**Instruction**
Starting at the top of the entries, restate word for word each line up to and including the one with "return path.makePipeShell([section], True, False)".

——————————

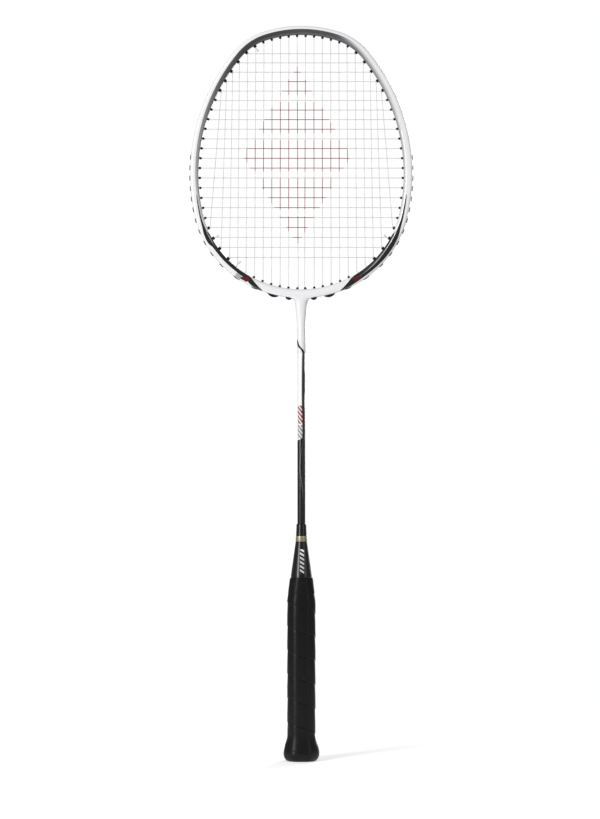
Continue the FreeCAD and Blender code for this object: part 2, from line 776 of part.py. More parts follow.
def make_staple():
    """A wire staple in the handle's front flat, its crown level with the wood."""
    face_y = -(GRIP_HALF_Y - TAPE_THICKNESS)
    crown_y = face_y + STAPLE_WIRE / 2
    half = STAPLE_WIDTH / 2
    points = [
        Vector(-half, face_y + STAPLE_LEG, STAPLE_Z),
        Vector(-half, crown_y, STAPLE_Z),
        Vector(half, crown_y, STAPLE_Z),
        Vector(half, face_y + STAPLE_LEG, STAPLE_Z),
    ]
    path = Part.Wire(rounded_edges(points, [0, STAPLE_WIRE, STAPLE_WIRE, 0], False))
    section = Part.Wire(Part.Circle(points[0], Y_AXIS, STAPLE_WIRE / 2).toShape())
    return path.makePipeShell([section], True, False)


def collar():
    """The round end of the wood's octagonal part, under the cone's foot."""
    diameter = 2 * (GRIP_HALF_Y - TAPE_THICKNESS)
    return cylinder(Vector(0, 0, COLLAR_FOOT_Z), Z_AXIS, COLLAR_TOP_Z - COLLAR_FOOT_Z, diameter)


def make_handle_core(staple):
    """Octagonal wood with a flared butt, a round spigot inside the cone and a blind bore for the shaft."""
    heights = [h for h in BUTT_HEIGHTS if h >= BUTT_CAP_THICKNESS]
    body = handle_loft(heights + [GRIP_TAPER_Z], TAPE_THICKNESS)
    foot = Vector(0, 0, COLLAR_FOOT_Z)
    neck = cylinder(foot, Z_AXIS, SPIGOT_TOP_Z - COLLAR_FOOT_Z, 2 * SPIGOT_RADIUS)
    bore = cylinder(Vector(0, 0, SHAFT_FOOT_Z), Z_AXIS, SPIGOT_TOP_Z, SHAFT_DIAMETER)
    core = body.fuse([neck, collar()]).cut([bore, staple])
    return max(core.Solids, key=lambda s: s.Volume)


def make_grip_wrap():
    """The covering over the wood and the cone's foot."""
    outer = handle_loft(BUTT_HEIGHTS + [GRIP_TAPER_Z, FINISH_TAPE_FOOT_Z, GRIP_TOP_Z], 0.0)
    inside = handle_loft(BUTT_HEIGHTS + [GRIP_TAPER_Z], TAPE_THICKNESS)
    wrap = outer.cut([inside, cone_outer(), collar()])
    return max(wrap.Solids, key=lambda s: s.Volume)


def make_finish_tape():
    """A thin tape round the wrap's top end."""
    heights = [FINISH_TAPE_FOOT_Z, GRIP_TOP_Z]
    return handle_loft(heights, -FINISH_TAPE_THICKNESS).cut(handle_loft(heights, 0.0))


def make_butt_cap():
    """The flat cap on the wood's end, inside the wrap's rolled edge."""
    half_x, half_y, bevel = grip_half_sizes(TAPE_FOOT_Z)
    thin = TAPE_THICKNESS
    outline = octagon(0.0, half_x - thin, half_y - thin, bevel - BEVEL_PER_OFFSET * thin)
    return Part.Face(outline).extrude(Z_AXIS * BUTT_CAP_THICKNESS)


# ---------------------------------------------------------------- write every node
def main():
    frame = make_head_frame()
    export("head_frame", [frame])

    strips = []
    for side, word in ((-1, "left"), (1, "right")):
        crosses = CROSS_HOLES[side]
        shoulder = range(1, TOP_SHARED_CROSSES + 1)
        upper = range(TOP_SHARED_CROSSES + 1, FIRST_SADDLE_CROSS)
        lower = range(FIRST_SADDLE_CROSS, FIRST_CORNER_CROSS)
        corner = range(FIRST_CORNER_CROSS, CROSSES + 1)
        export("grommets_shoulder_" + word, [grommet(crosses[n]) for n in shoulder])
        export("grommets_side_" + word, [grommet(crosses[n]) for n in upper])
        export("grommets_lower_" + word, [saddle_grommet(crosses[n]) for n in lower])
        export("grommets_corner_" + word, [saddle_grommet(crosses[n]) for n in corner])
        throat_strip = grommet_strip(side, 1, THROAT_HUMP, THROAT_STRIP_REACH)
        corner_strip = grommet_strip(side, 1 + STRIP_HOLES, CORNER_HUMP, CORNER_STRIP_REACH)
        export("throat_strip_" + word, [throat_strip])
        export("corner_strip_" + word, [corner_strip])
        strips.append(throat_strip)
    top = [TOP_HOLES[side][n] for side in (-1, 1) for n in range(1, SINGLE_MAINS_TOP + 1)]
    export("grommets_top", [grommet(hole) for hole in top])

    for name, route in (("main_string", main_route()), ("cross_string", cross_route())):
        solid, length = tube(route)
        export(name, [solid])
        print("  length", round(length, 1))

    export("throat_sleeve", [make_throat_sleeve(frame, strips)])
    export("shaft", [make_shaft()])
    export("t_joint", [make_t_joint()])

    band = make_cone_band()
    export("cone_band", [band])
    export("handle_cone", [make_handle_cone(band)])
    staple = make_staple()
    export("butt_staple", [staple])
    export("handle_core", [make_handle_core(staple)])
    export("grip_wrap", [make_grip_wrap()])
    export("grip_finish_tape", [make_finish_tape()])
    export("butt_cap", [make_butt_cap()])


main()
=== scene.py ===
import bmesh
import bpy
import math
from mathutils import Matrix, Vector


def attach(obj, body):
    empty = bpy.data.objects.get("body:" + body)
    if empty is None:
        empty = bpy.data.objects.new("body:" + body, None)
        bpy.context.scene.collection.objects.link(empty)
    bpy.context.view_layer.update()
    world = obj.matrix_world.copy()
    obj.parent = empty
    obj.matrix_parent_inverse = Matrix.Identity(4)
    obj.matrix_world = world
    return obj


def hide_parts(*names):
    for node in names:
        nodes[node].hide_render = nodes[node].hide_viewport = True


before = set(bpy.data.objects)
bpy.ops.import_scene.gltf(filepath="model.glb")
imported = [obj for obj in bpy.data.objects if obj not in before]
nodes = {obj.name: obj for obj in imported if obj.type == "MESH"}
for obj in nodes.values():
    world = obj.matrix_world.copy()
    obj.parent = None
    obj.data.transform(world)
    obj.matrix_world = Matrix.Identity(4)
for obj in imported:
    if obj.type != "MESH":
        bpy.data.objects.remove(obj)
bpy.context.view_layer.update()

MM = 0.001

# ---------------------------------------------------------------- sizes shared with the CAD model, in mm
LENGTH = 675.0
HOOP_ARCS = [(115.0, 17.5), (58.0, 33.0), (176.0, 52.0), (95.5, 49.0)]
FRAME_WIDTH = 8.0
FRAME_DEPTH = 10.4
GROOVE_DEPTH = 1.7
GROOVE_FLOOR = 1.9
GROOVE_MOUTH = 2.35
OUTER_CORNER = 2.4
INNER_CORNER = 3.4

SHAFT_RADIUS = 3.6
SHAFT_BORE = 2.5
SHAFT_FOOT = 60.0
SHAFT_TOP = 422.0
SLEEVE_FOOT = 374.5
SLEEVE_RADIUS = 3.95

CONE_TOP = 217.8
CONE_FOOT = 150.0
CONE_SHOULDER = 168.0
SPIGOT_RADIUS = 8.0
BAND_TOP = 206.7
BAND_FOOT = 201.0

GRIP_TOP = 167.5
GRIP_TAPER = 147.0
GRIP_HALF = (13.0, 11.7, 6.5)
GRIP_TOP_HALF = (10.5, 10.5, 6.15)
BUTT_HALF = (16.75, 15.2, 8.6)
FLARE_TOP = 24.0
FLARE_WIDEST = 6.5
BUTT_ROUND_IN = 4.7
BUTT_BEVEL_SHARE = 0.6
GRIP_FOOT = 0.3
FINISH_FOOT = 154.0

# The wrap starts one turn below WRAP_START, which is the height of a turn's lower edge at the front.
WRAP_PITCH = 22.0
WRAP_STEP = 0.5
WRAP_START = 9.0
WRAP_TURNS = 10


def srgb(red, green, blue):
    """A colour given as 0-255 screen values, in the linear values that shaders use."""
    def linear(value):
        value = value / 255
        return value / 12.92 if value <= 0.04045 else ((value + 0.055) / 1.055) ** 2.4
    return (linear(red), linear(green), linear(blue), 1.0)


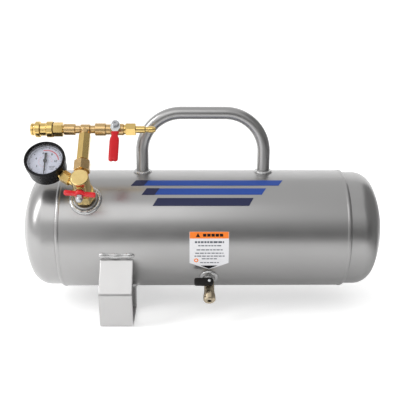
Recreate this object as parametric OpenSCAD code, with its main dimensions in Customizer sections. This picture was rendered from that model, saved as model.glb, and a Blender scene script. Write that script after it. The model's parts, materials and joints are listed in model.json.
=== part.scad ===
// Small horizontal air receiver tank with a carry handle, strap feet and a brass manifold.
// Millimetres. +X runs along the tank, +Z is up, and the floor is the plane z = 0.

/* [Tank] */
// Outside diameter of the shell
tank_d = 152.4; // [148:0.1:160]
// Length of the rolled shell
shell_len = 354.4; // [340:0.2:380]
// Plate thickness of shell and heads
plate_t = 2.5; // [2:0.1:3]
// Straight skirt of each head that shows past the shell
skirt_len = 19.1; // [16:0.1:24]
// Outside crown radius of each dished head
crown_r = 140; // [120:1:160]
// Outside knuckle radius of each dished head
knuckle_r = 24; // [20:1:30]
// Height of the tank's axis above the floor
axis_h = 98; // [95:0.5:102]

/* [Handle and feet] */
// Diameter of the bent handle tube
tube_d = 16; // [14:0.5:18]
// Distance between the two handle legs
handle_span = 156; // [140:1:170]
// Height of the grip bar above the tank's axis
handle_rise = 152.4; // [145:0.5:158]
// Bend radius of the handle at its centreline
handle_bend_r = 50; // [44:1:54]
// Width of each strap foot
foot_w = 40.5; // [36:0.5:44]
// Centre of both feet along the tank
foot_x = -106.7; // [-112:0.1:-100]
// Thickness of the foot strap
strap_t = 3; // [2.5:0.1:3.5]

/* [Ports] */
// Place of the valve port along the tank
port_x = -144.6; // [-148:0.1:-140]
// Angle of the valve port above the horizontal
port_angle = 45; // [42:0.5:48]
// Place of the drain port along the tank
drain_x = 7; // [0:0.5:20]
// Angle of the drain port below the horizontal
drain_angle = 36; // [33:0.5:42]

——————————

**Output below**
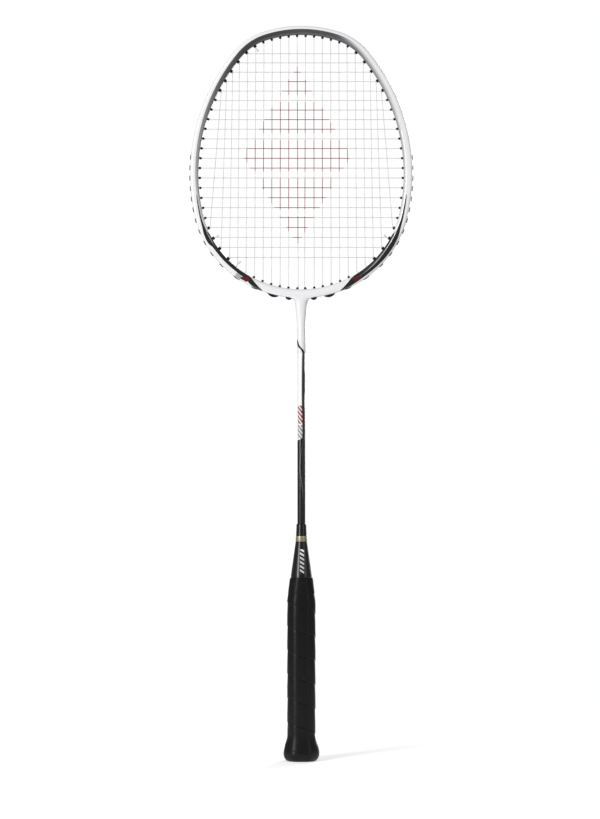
Continue the FreeCAD and Blender code for this object: part 2, from line 776 of part.py. More parts follow.
def make_staple():
    """A wire staple in the handle's front flat, its crown level with the wood."""
    face_y = -(GRIP_HALF_Y - TAPE_THICKNESS)
    crown_y = face_y + STAPLE_WIRE / 2
    half = STAPLE_WIDTH / 2
    points = [
        Vector(-half, face_y + STAPLE_LEG, STAPLE_Z),
        Vector(-half, crown_y, STAPLE_Z),
        Vector(half, crown_y, STAPLE_Z),
        Vector(half, face_y + STAPLE_LEG, STAPLE_Z),
    ]
    path = Part.Wire(rounded_edges(points, [0, STAPLE_WIRE, STAPLE_WIRE, 0], False))
    section = Part.Wire(Part.Circle(points[0], Y_AXIS, STAPLE_WIRE / 2).toShape())
    return path.makePipeShell([section], True, False)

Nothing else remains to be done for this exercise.